Incomes for the top 1% have grown by 242% since 1980.
So those are the terms we are talking about here.
This is 7th grade algebra that you are failing because you simply don't want to admit that I'm right. Doing so would be too shattering for your ego.
We can simply do the math right here and show you how fucking wrong you are:
$10,100,000 (Married filing jointly) below is how much is paid in each bracket:
Bracket 1: 10% = $1,905
Bracket 2: 12% = $7,001
Bracket 3: 22% = $19,271
Bracket 4: 24% = $36,000
Bracket 5: 32% = $27,200
Bracket 6: 35% = $70,000
Bracket 7: 37% = $3,515,000
TOTAL TAX = $3,676,377
Effective tax rate (Tax/Income) = 36.3%
NOW - imagine that $10.1M is $24.4M (which reflects the 242% increase in incomes for the top 1%). Everything stays the same except for the last bracket.
Bracket 1: 10% = $1,905
Bracket 2: 12% = $7,001
Bracket 3: 22% = $19,271
Bracket 4: 24% = $36,000
Bracket 5: 32% = $27,200
Bracket 6: 35% = $70,000
Bracket 7: 37% = $8,806,000
Total tax = 8,967,377
Effective rate = 36.7%
So the effective rate goes up the more you make, but in no event will the effective rate be higher than the top marginal rate. The effective rate will slow down the closer it gets to that top rate because of math.

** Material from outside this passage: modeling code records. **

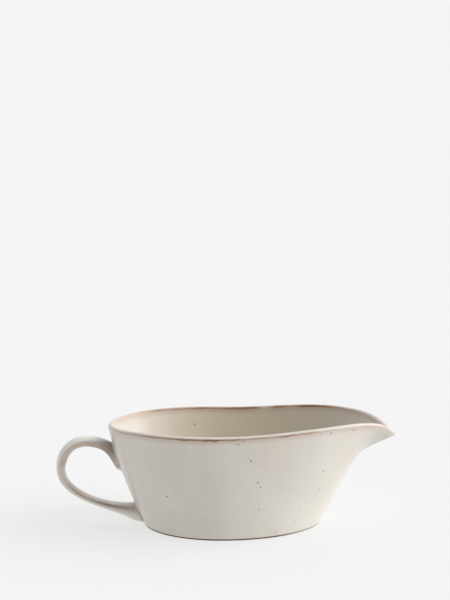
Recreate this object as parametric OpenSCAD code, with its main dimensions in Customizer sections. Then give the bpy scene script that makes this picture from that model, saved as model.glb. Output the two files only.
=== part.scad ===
// Pouring boat for sauce: an egg-shaped bowl with a drawn-out spout, a bare
// clay foot ring and one strap handle luted on with slip.
// Origin: centre of the length and of the width, on the table.
// +X points to the spout, -X to the handle, +Z is up. Millimetres.

/* [Bowl] */
// Length from the handle's outermost point to the spout tip
overall_length = 220; // [212:1:230]
// Width across the outside of the lip
bowl_width = 98; // [90:1:106]
// Distance from the widest section back to the lip over the handle
bowl_back = 75.9; // [73:0.1:79]
// Height of the lip at the middle of the bowl
rim_height = 67.1; // [63:0.1:72]
// Drop of the lip at the very back
back_drop = 1; // [0:0.1:3]
// Rise of the lip just behind the spout
crest_rise = 4.5; // [2:0.1:7]
// Height of the lip at the spout tip
tip_height = 59.8; // [56:0.1:64]
// Thickness of the wall
wall = 4; // [3:0.1:4.6]
// Thickness of the floor
floor_thickness = 5; // [4:0.1:7]
// Height of the rounding on top of the lip
lip_round = 2; // [1.2:0.1:2.6]

/* [Foot] */
// Width of the foot
foot_width = 77.4; // [72:0.1:82]
// Distance from the foot's widest section to its back end
foot_back = 50.2; // [47:0.1:53]
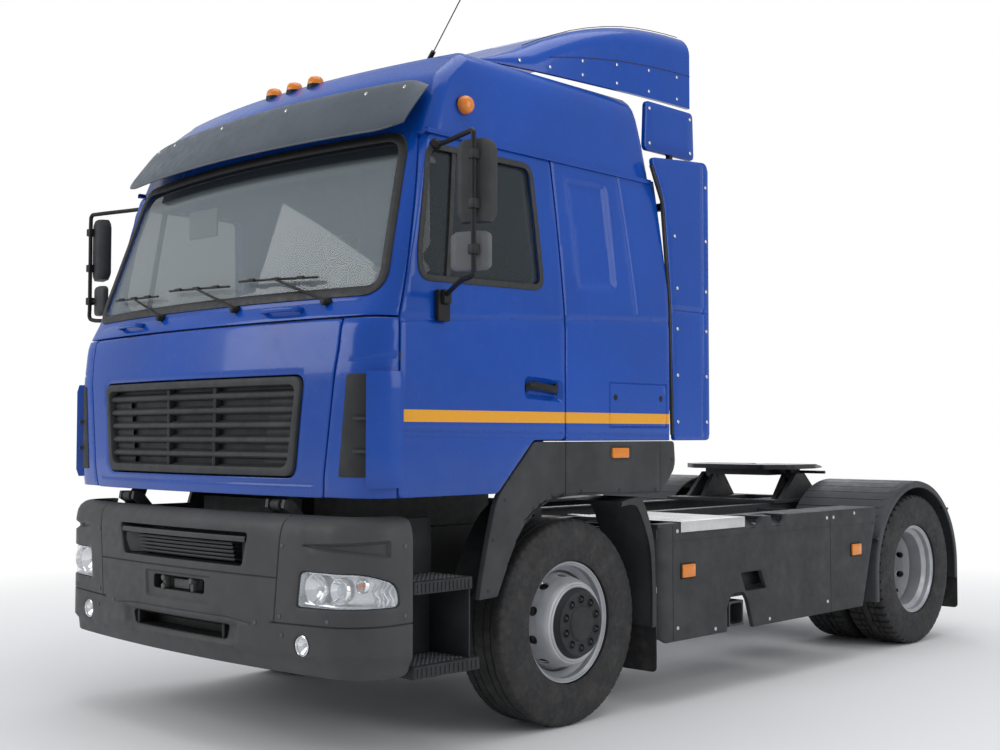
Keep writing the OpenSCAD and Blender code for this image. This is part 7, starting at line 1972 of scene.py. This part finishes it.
for sign, tag in ((1, "left"), (-1, "right")):
    fix = for_side(sign)
    body = "wheel_front_" + tag
    o = mesh("tyre_front_" + tag + "_tread", *fix(*tyre_mesh("rib", FRONT_X, 0.0)), TYRE, body, angle=28)
    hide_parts("tyre_front_" + tag)
    rim = [lathe(rim_barrel(), 96, "x", (FRONT_X, 0, TYRE_R), closed=True),
        disc_mesh((FRONT_X, 0, TYRE_R), 1)]
    # pressed ridge that circles the hub cover
    rim.append(lathe([(0.171, OFFSET - 0.002), (0.174, OFFSET + 0.006), (0.180, OFFSET + 0.008),
        (0.186, OFFSET + 0.006), (0.191, OFFSET - 0.002)][::-1], 96, "x", (FRONT_X, 0, TYRE_R)))
    o = mesh("rim_front_" + tag + "_disc", *fix(*join(rim)), RIM, body, angle=32)
    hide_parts("rim_front_" + tag)
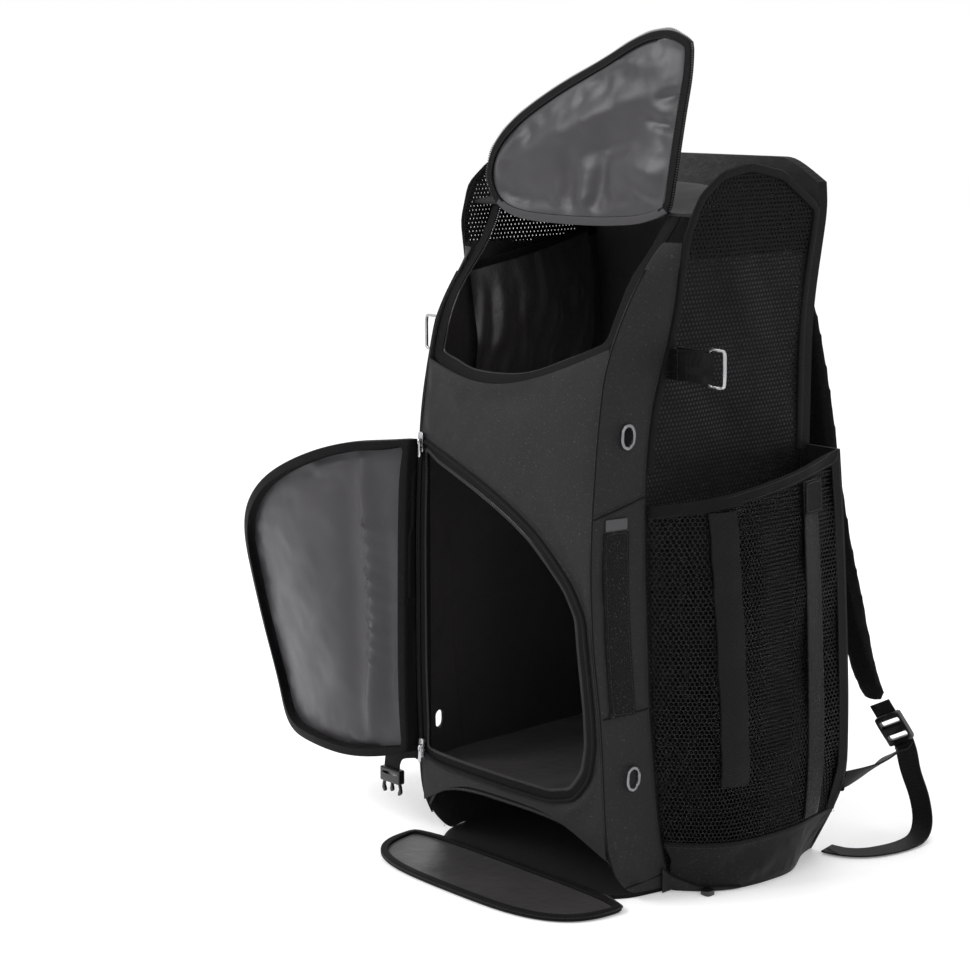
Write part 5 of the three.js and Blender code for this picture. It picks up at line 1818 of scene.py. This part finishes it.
    def buckle(self) -> None:
        """Makes the buckle that hangs below the door, with its prongs, and its webbing."""
        ribbon("buckle_webbing", WEBBING, (0, -1, 0))
        low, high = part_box("side_buckle")
        middle = (low + high) / 2
        size = high - low
        body_foot = low.z + 0.45 * size.z
        plate = bmesh.new()
        bmesh.ops.create_cube(plate, size=1.0)
        for vert in plate.verts:
            vert.co = Vector((middle.x + vert.co.x * size.x * 0.98, middle.y + vert.co.y * size.y,
                              (body_foot + high.z) / 2 + vert.co.z * (high.z - body_foot)))
        bmesh.ops.bevel(plate, geom=plate.edges[:], offset=2 * MM, segments=3, profile=0.6,
                        affect="EDGES")
        body = bpy.data.meshes.new("buckle")
        plate.to_mesh(body)
        plate.free()
        slot = oval_prism((middle.x, middle.y, high.z - 5.5 * MM), 0.0035, 0.0035, 0.03, 1)
        points = mesh_points(slot)
        points[:, 0] = middle.x + (points[:, 0] - middle.x) * 7.2
        set_points(slot, points)
        place_piece("side_buckle_part", punched(body, [slot]), [PLASTIC], ["side_buckle"], sharp=50)
        self.prongs(body_foot)

    def prongs(self, top: float) -> None:
        """Makes the buckle's two springy side prongs and its middle one, down from a height.

        Args:
            top: height at which they leave the body.
        """
        low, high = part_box("side_buckle")
        middle = (low + high) / 2
        count = len(self.prong_width)
        widths = np.array(self.prong_width) * MM
        for number, aside in enumerate((-0.36, 0.0, 0.36)):
            foot = low.z + (0.4 * MM if aside else 3 * MM)
            heights = np.linspace(top + 1 * MM, foot, count)
            bow = np.sin(np.linspace(0, math.pi, count)) * 2.0 * MM * np.sign(aside)
            points = np.stack([middle.x + aside * (high - low).x + bow, np.full(count, middle.y), heights],
                              axis=1)
            place_piece(f"buckle_prong_{number + 1}", tapered_bar(points, widths, 4.2 * MM, 0.7), [PLASTIC])


@dataclass
class ShoeSpace:
    """The opening for shoes under the front panel, and its door on the floor."""

    binding_round: float = 0.4

    def build(self) -> None:
        """Makes the zip strip of the arch, its teeth, the door and the door's bound edge."""
        shape = node_shape("shoe_tape", (0, -1, 0))
        left, right = strip_sides(rim_lines(shape)[0])
        flat = along_line(left)
        place_piece("shoe_tape_strip", subdivided(shape, 2), [TAPE] * 3, ["shoe_tape"], flat)
        lower = left if left.points[:, 2].mean() < right.points[:, 2].mean() else right
        zip_teeth(lower, "shoe_teeth")
        relief = Relief(plane(0, 1), (0, 0, 1), (), wave=0.5 * MM, wave_size=0.1, seed=41)
        door = panel("shoe_door", (0, 0, 1), (INNER_LINING, SHELL, SHELL), 2, relief)
        declare_sheet(door, plane(0, 1), ["base_panel_cloth"])
        bound_edge("shoe_door_binding", (0, 0, 1), self.binding_round)
        shape = node_shape("shoe_door_binding", (0, 0, 1))
        outer = rim_lines(shape)[0]
        shape.free()
        zip_teeth(outer.spaced(5 * MM).part(0.05, 0.8).moved(0, -1.5 * MM), "shoe_door_teeth")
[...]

Now, if we add a new bracket at $10M at 70%, how does that affect the effective rate if income is $24.4M?
Bracket 1: 10% = $1,905
Bracket 2: 12% = $7,001
Bracket 3: 22% = $19,271
Bracket 4: 24% = $36,000
Bracket 5: 32% = $27,200
Bracket 6: 35% = $70,000
Bracket 7: 37% = $3,478,000
Bracket 8: 70% = $9,800,000
Total tax = 13,439,377
Effective rate = 55%
So not only would establishing a $10M bracket bring in 50% more revenue if the income was $24.4M, it would also increase the effective tax rate.
So that's why we're calling for a 70% top rate on income over $10M.
Not if the income gain was 242%, like it's been for the 1% since 1980.
It was a fraction of a percent in the scenario where the income goes from $10.1M to $10.2M.
But when you go from $10.1M to $24.4M, that will have a much larger effect on the effective rate.
Which has been my fucking point, and which is the point you practically made yourself.